If we look upon the history of the world, and especially upon the history of England since 1865, we realize that Marx was wrong in every respect. There is no western, capitalistic country in which the conditions of the masses have not improved in an unprecedented way" (12-13).
Ludwig von Mises, Economic Policy: Thoughts for Today and Tomorrow (Auburn, Alabama: Ludwig von Mises Institute, 2006 -- based upon a series of lectures given by von Mises in Argentina in 1959).
Communism is the attempt to blame capitalism and to argue that it has ruined the working classes. Von Mises argues that capitalism has raised the situation of the working classes. (There is another secondary implication that communism is the RETURN of the feudal system in which the population works for its new feudal lords: the communist party, but it's not one that he's yet developed in the text -- but I'm not very far in.)

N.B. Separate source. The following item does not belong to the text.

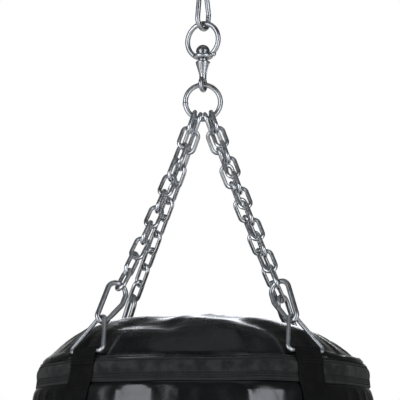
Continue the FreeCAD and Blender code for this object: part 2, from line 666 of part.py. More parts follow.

This is more or less the situation in most communist countries today: think of Kim Jong-Il and his palaces throughout North Korea. It is the situation in Zimbabwe under Mugabe. Or the situation in Myanmar, or in Communist China today (China is getting wealthier for those in the party but its people are still poorer than 100+ of the 191 countries in the world). The communist party represents the return of feudalism in which the high-minded freaks of Marxist theory impoverish the rabble who would have been better off under capitalism. It's the return of a new elite, which in fact turns out to be the same old elite, with a new story as to why they should continue to lord it over the unwashed masses.